ここでは脳の情報処理については触れません。網膜で光を感じるメカニズムついて説明していきたいと思います。
2.種の視細胞とその機能
網膜上の視細胞には、錐体(すいたい)細胞と杆体(かんたい)細胞の2種類の視細胞があります。
(1)色を感じる錐体細胞
錐体細胞は、網膜の真ん中当たり(中心窩)に多く存在しています。感度が高くないので暗いところでは反応しません。しかし、錐体は色を識別することが可能です。
人間は、赤錐体、緑錐体、青錐体という3種類の錐体を持っていて、3つの錐体はそれぞれの名前に応じた色の光に反応します
(図7)
。この3種類の錐体の反応(情報)の組み合わせによって、私たちの脳内で無数の色が生まれます。
(2)明暗を感じる杆体細胞
杆体細胞は、中心窩を取り囲むように存在しています。感度が高いので、暗く光があまりないところでも反応します。しかし、1種類しかないため色を識別することはできません。暗い所で物を見るときに色が分からないのは、このためです。では、明るい所ではどうかというと、逆に光が多すぎて機能していません。
このように、網膜上では2種類の細胞で光を感じています。
視覚とは、生物が外界の情報を取り入れるために発達させた感覚器官の1つと言えるでしょう。その原理は、物質によって吸収する光の波長が違うことを利用しています。外界からの光を網膜で受け、それらを情報処理し、次に行う行動の判断材料としていきます。
何色とか単純に言っていることも、突き詰めるとこのような物理的・化学的現象によって表現されます。それは視覚だけにとどまらず、聴覚や嗅覚でもそうです。
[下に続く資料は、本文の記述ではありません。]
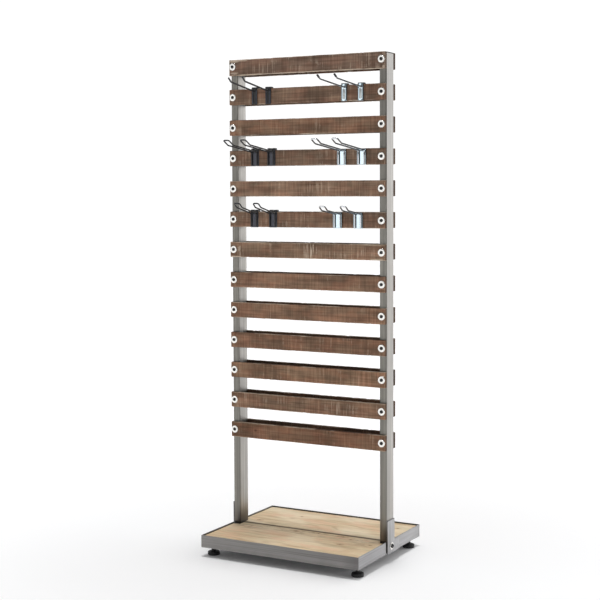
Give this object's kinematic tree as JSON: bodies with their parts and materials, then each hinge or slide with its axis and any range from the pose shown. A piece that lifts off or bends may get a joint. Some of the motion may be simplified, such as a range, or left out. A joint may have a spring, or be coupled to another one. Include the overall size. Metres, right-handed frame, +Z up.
{
  "type": "slatted display stand",
  "caption": "Free-standing two-sided slatted display stand with steel uprights, wooden slats, a low boarded base on levelling feet and clip-on display hooks.",
  "frame": {"origin": "on the floor under the middle of the stand", "axes": "+Z up, +X to the right seen from the hook side, -Y towards the hooks"},
  "size_m": [0.5852, 0.456, 1.6085],
  "materials": {
    "slat_wood": "rough-sawn, brown stain, worn edges",
    "base_wood": "sanded tan boards with knots",
    "frame_steel": "bare mill steel, satin clear coat",
    "zinc_fastener": "bright zinc plate",
    "hook_black": "black powder coat",
    "hook_chrome": "bright chrome plate",
    "black_plastic": "moulded, satin",
    "foot_plastic": "moulded, satin"
  },
  "bodies": {
    "stand": {"slat_front_01": "slat_wood", "slat_front_02": "slat_wood", "slat_front_03": "slat_wood", "slat_front_04": "slat_wood", "slat_front_05": "slat_wood", "slat_front_06": "slat_wood", "slat_front_07": "slat_wood", "slat_front_08": "slat_wood", "slat_front_09": "slat_wood", "slat_front_10": "slat_wood", "slat_front_11": "slat_wood", "slat_front_12": "slat_wood", "slat_front_13": "slat_wood", "slat_back_01": "slat_wood", "slat_back_02": "slat_wood", "slat_back_03": "slat_wood", "slat_back_04": "slat_wood", "slat_back_05": "slat_wood", "slat_back_06": "slat_wood", "slat_back_07": "slat_wood", "slat_back_08": "slat_wood", "slat_back_09": "slat_wood", "slat_back_10": "slat_wood", "slat_back_11": "slat_wood", "slat_back_12": "slat_wood", "slat_back_13": "slat_wood", "upright_left": "frame_steel", "upright_right": "frame_steel", "end_cap_left": "black_plastic", "end_cap_right": "black_plastic", "slat_bolts_left": "zinc_fastener", "slat_bolts_right": "zinc_fastener", "base_rail_front": "frame_steel", "base_rail_back": "frame_steel", "base_rail_left": "frame_steel", "base_rail_right": "frame_steel", "base_board_front": "base_wood", "base_board_back": "base_wood", "joining_plate_left": "frame_steel", "joining_plate_right": "frame_steel", "plate_bolt_left": "zinc_fastener", "plate_bolt_right": "zinc_fastener"},
    "hook_single_black_1": {"hook_single_black_1": "hook_black"},
    "hook_single_black_2": {"hook_single_black_2": "hook_black"},
    "hook_single_chrome_1": {"hook_single_chrome_1": "hook_chrome", "vinyl_tip_1": "black_plastic"},
    "hook_single_chrome_2": {"hook_single_chrome_2": "hook_chrome", "vinyl_tip_2": "black_plastic"},
    "hook_long_black_1": {"hook_long_black_1": "hook_black"},
    "hook_long_black_2": {"hook_long_black_2": "hook_black"},
    "hook_long_chrome_1": {"hook_long_chrome_1": "hook_chrome"},
    "hook_long_chrome_2": {"hook_long_chrome_2": "hook_chrome"},
    "hook_short_black_1": {"hook_short_black_1": "hook_black"},
    "hook_short_black_2": {"hook_short_black_2": "hook_black"},
    "hook_short_chrome_1": {"hook_short_chrome_1": "hook_chrome"},
    "hook_short_chrome_2": {"hook_short_chrome_2": "hook_chrome"},
    "foot_front_left": {"foot_front_left": "foot_plastic"},
    "foot_front_right": {"foot_front_right": "foot_plastic"},
    "foot_back_left": {"foot_back_left": "foot_plastic"},
    "foot_back_right": {"foot_back_right": "foot_plastic"}
  },
  "joints": [
    {"name": "slide_single_black_1", "type": "slide", "parent": "stand", "child": "hook_single_black_1", "axis": [1, 0, 0], "range_m": [-0.0609, 0.0147]},
    {"name": "slide_single_black_2", "type": "slide", "parent": "stand", "child": "hook_single_black_2", "axis": [1, 0, 0], "range_m": [-0.0146, 0.127]},
    {"name": "slide_single_chrome_1", "type": "slide", "parent": "stand", "child": "hook_single_chrome_1", "axis": [1, 0, 0], "range_m": [-0.127, 0.0181]},
    {"name": "slide_single_chrome_2", "type": "slide", "parent": "stand", "child": "hook_single_chrome_2", "axis": [1, 0, 0], "range_m": [-0.0181, 0.0467]},
    {"name": "slide_long_black_1", "type": "slide", "parent": "stand", "child": "hook_long_black_1", "axis": [1, 0, 0], "range_m": [-0.0577, 0.0167]},
    {"name": "slide_long_black_2", "type": "slide", "parent": "stand", "child": "hook_long_black_2", "axis": [1, 0, 0], "range_m": [-0.0167, 0.114]},
    {"name": "slide_long_chrome_1", "type": "slide", "parent": "stand", "child": "hook_long_chrome_1", "axis": [1, 0, 0], "range_m": [-0.114, 0.019]},
    {"name": "slide_long_chrome_2", "type": "slide", "parent": "stand", "child": "hook_long_chrome_2", "axis": [1, 0, 0], "range_m": [-0.0191, 0.038]},
    {"name": "slide_short_black_1", "type": "slide", "parent": "stand", "child": "hook_short_black_1", "axis": [1, 0, 0], "range_m": [-0.0542, 0.0212]},
    {"name": "slide_short_black_2", "type": "slide", "parent": "stand", "child": "hook_short_black_2", "axis": [1, 0, 0], "range_m": [-0.0212, 0.1036]},
    {"name": "slide_short_chrome_1", "type": "slide", "parent": "stand", "child": "hook_short_chrome_1", "axis": [1, 0, 0], "range_m": [-0.1036, 0.0202]},
    {"name": "slide_short_chrome_2", "type": "slide", "parent": "stand", "child": "hook_short_chrome_2", "axis": [1, 0, 0], "range_m": [-0.0203, 0.0508]},
    {"name": "turn_foot_front_left", "type": "hinge", "parent": "stand", "child": "foot_front_left", "pos_m": [-0.261, -0.188, 0], "axis": [0, 0, 1], "continuous": true},
    {"name": "turn_foot_front_right", "type": "hinge", "parent": "stand", "child": "foot_front_right", "pos_m": [0.261, -0.188, 0], "axis": [0, 0, 1], "continuous": true},
    {"name": "turn_foot_back_left", "type": "hinge", "parent": "stand", "child": "foot_back_left", "pos_m": [-0.261, 0.188, 0], "axis": [0, 0, 1], "continuous": true},
    {"name": "turn_foot_back_right", "type": "hinge", "parent": "stand", "child": "foot_back_right", "pos_m": [0.261, 0.188, 0], "axis": [0, 0, 1], "continuous": true}
  ]
}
こうしてみると、人間は情報処理が複雑なだけで、情報入力に対して行動という出力を行い続ける機械にすぎないのかもしれません。
<POINT!>
※
(特定の波長の)光が、網膜上の視細胞に刺激を与えて「物が見える」(色を感じさせている)。
※
視覚に関与する細胞(視細胞)には、錐体細胞と杆体細胞の2種類がある。
※
錐体細胞は、吸収する光の波長の違いによって3種類の細胞(錐体、緑錐体、青錐体)に細分化でき、それぞれが名前に応じた色の光に反応することで色を知覚する。
ここまで、物を見るしくみについて説明してきました。次回からは、血液が酸素を運ぶしくみについてです。